To do —
Reproduce, word for word, every line from the first one down to the line containing "at the front.", and nothing else.

Raw data —
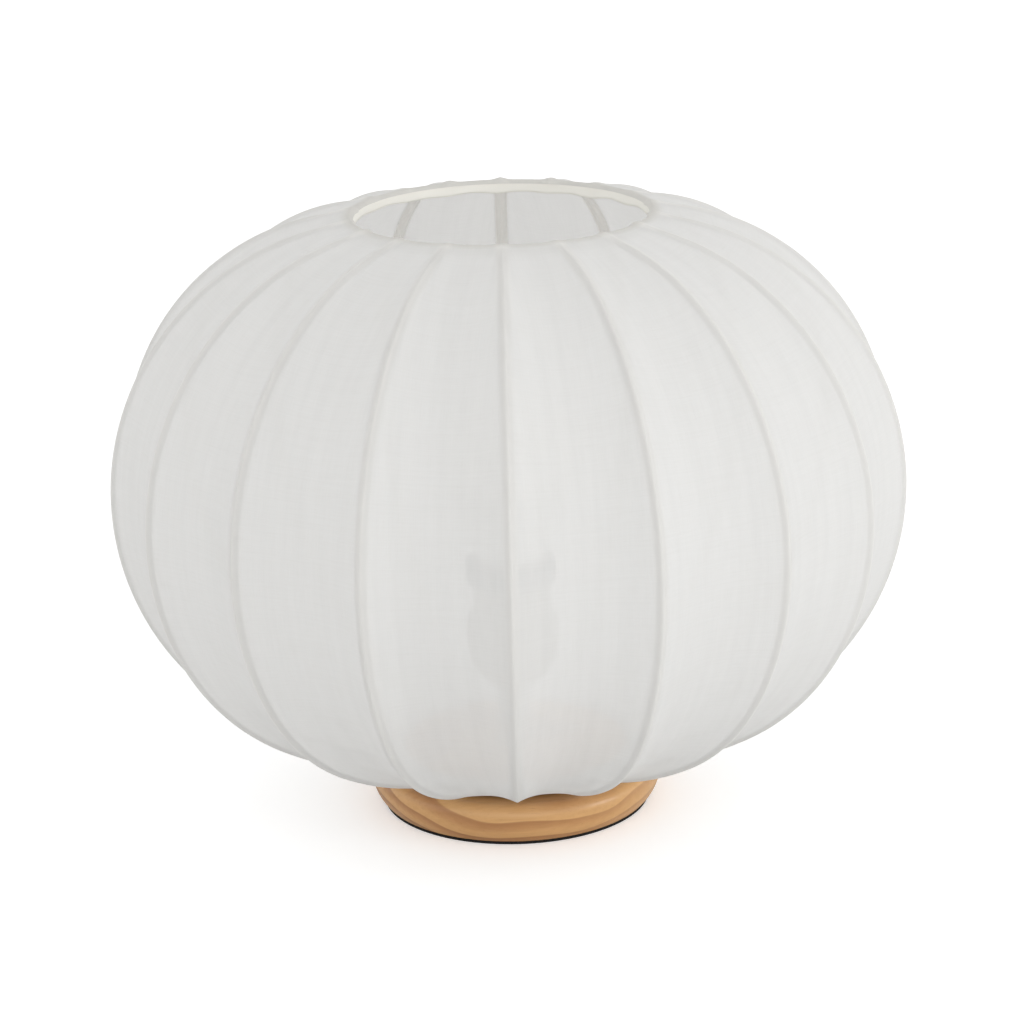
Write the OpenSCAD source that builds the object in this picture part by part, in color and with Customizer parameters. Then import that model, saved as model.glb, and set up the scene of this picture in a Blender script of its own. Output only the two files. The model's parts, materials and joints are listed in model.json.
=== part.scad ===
// Table lantern: a cloth cover stretched over eighteen bent wires, standing on
// a turned wooden disc that carries an E27 lamp holder and a bulb.
// Millimetres. Origin at the middle of the foot pad's underside, +Z up,
// -Y to the front. Rib 1 is at the front.

/* [Shade] */
// Widest diameter of the cover, measured over the ribs
shade_d = 350; // [335:1:365]
// Radius of the top ring, to the middle of its wire
top_ring_r = 65.5; // [62:0.5:70]
// Radius of the bottom ring, to the middle of its wire
bottom_ring_r = 52.5; // [50:0.5:56]
// Depth of the hollow between two ribs, at the widest level
panel_dip = 7.5; // [2:0.5:9]
// Thickness of the cover
cover_t = 0.6; // [0.4:0.1:0.8]
// Diameter of the rib wire
rib_wire_d = 2; // [1.6:0.1:2]
// Diameter of the ring wire
ring_wire_d = 3; // [2.6:0.1:3]

/* [Shade profile] */
// Radius of the upper half's first arc, from the widest level up
upper_rho_1 = 121; // [114:1:128]
// Radius of the upper half's shoulder arc
upper_rho_2 = 120; // [112:1:128]
// Radius of the upper half's last arc, up to the top ring
upper_rho_3 = 110; // [102:1:120]
// Radius of the lower half's first arc, from the widest level down
lower_rho_1 = 125; // [118:1:132]
// Radius of the lower half's second arc
lower_rho_2 = 120; // [112:1:128]
// Radius of the lower half's last arc, down to the bottom ring
lower_rho_3 = 212; // [190:1:230]

/* [Base] */
// Largest radius of the wooden disc
disc_r = 65.3; // [64:0.1:66]
// Radius of the disc's bottom edge
disc_foot_r = 60; // [58:0.1:61]
// Height of the seat that the cover stands on
seat_z = 19.4; // [19:0.1:22]
// Height of the step that locates the cover, above the seat
step_h = 6; // [4:0.5:8]
// Thickness of the foot pad
pad_t = 1.5; // [1:0.1:2]

/* [Lamp holder and bulb] */
// Level of the lamp holder's underside
holder_z = 55; // [46:1:58]
// Radius of the lamp holder
holder_r = 20; // [19:0.5:22]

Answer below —
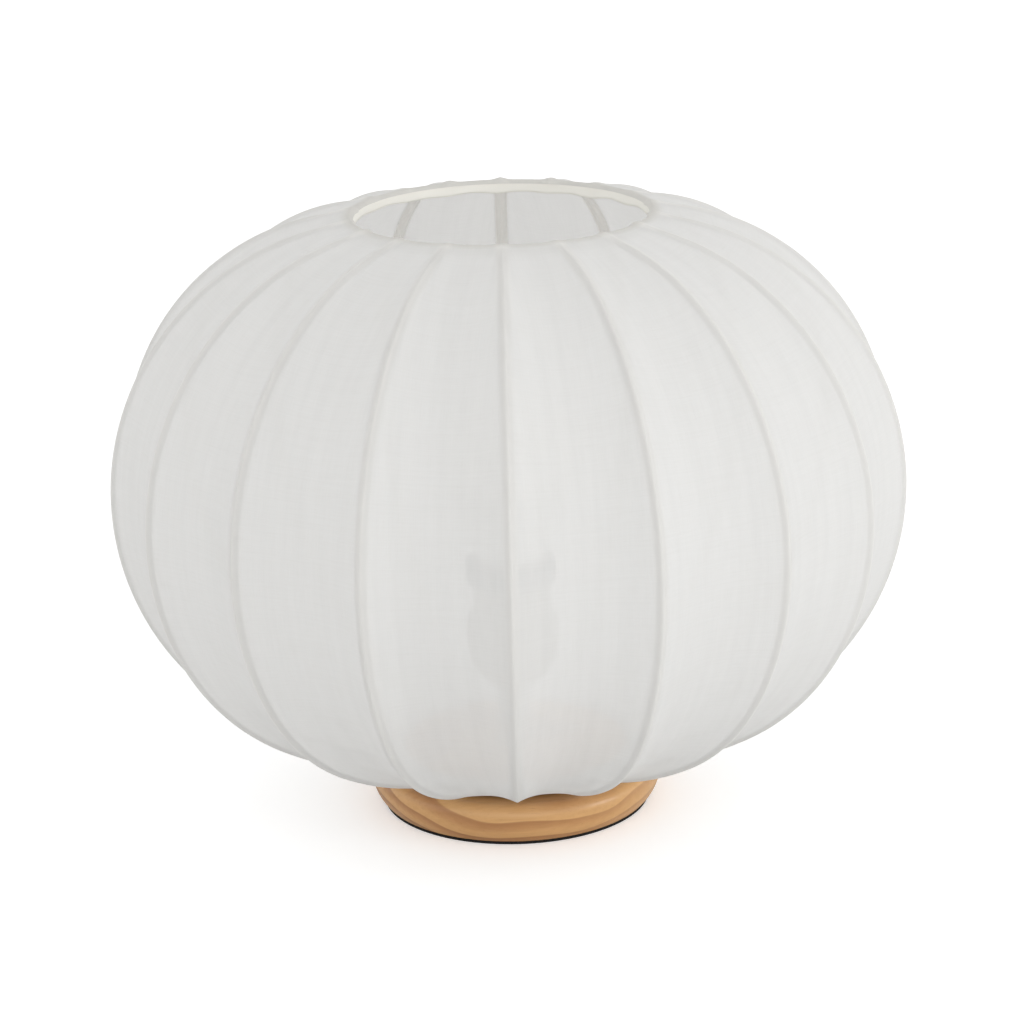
Write the OpenSCAD source that builds the object in this picture part by part, in color and with Customizer parameters. Then import that model, saved as model.glb, and set up the scene of this picture in a Blender script of its own. Output only the two files. The model's parts, materials and joints are listed in model.json.
=== part.scad ===
// Table lantern: a cloth cover stretched over eighteen bent wires, standing on
// a turned wooden disc that carries an E27 lamp holder and a bulb.
// Millimetres. Origin at the middle of the foot pad's underside, +Z up,
// -Y to the front. Rib 1 is at the front.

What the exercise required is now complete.